Updated on May 18, 2015

Cats, just like any other animal, can develop internal parasites. These parasites are rarely problematic for humans but, when not treated, they can create significant health issues for your cat. This is particularly true if the cat has internal parasites and then develops a viral or bacterial infection or has other health issues.

Understanding the most common types of internal parasites in cats is critical for owners, as is routine worming based on the schedule provided by your vet. Since cats cover their faecal material seeing worms and parasites is really not common with cats. However, the sudden development of symptoms such as diarrhoea, blood in the faeces or litter box, or changes in eating are often symptoms that are not difficult to spot.


There are two types of roundworms which can occur in cats. They are Toxascaris leonina and Toxocara cati. Most kittens, as many as 85% or more, have roundworms, which they have become infected with as a direct result of contact with the mother cat.

Toxascaris leonina can be transmitted through the milk of the mother to the nursing kittens. Both types of roundworms can also cause infection when the eggs are swallowed or infected vermin are consumed by either cats or older kittens.

These worms are about 7 to 12 cm when fully mature and will be an ivory colour. As mentioned it will be rare to see these worms in cat faecal material, but it is common for cats and kittens to develop a pot-bellied appearance if the infection with the parasite is significant.

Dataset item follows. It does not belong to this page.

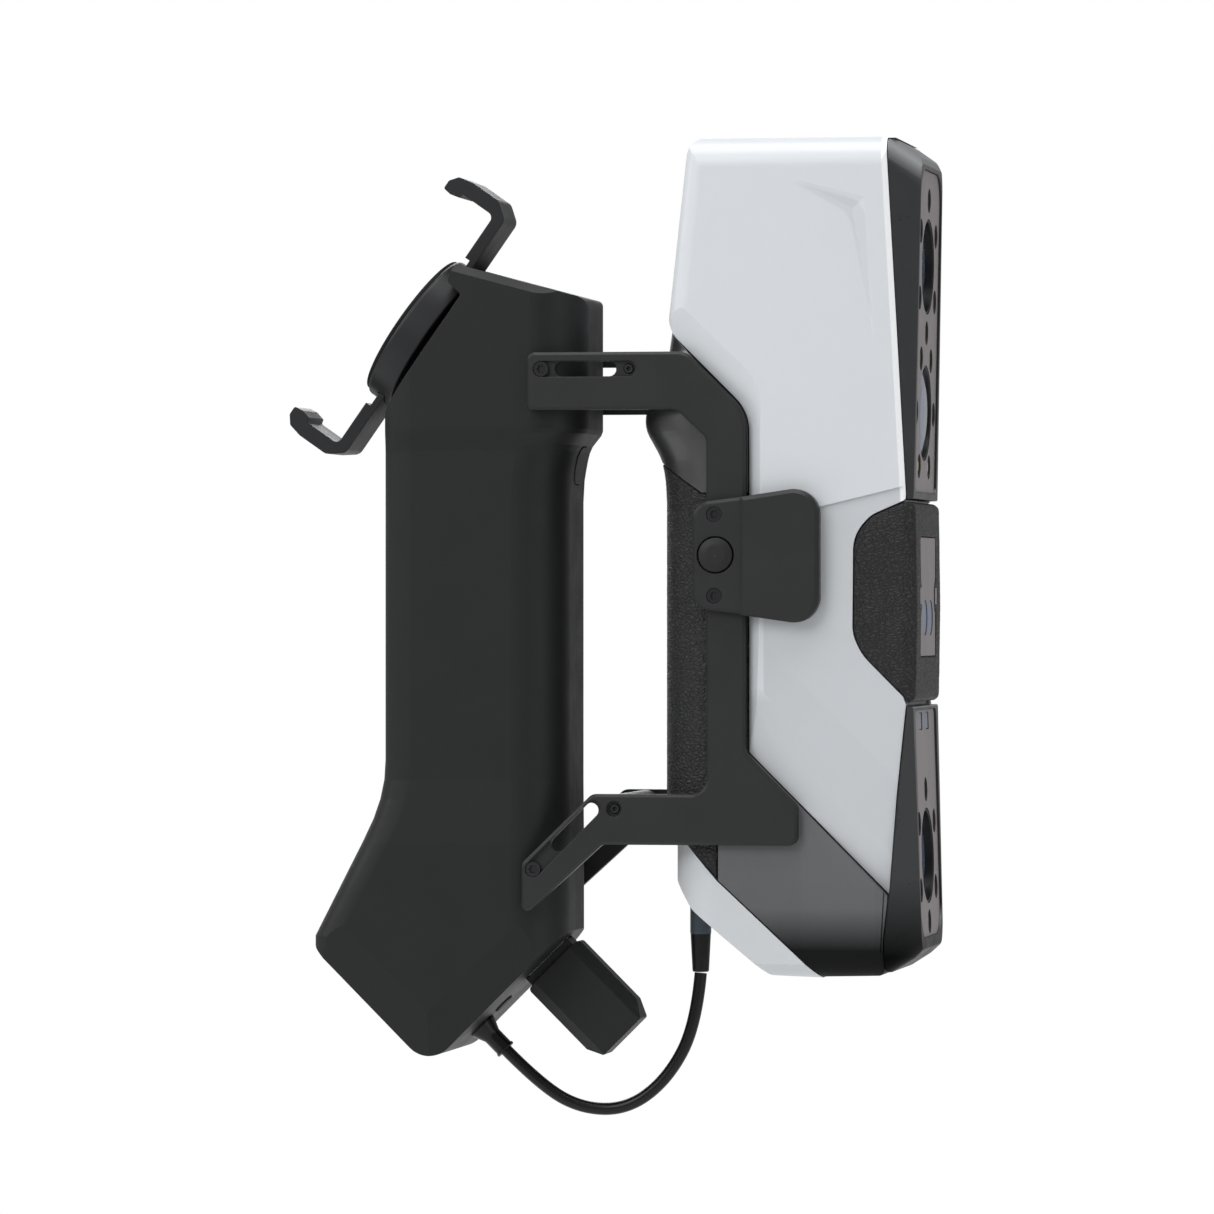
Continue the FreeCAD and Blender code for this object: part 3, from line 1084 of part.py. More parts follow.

Also known as Isospora felis, coccidiosis is perhaps the most common parasite found in cats across the United Kingdom as well as around the world. It is typically caused by poor sanitation in the home, such as a poorly cleaned litter box, or by overcrowding cats or introducing new cats into the home that have not been treated for parasites.

This is most problematic in kittens and will result in bloody diarrhoea, sometimes with mucus, as well as failure to grow and thrive, dehydration and weakness. It can be fatal in very young kittens.

Coccidiosis is a particularly problematic condition as adult cats can carry the parasite and have absolutely no symptoms at all. Regular trips to the vet and parasite treatment are the best way to prevent this condition.


Tapeworms are one internal parasite that is often easy to see outside of the body. Cats can become infected with tapeworms by eating lice that are carrying the parasite, which is common when grooming themselves or other cats. The Taenia taeniaeformis tapeworm variety can be transmitted to a cat when eating a rodent or other prey animal with an infection.

Although you will not see the actual tapeworm, you may notice segments of the worm’s body around the cat’s rectal area or where the cat has sat or rested. These segments will look like grains of white rice, or they may be more yellow and translucent if they have been out of the body for a longer period of time.

Talk to your vet about routine parasite treatments for your cat. Restricting the cat’s territory to prevent hunting or contact with infected prey animals or other cats can also help reduce the risks of infections.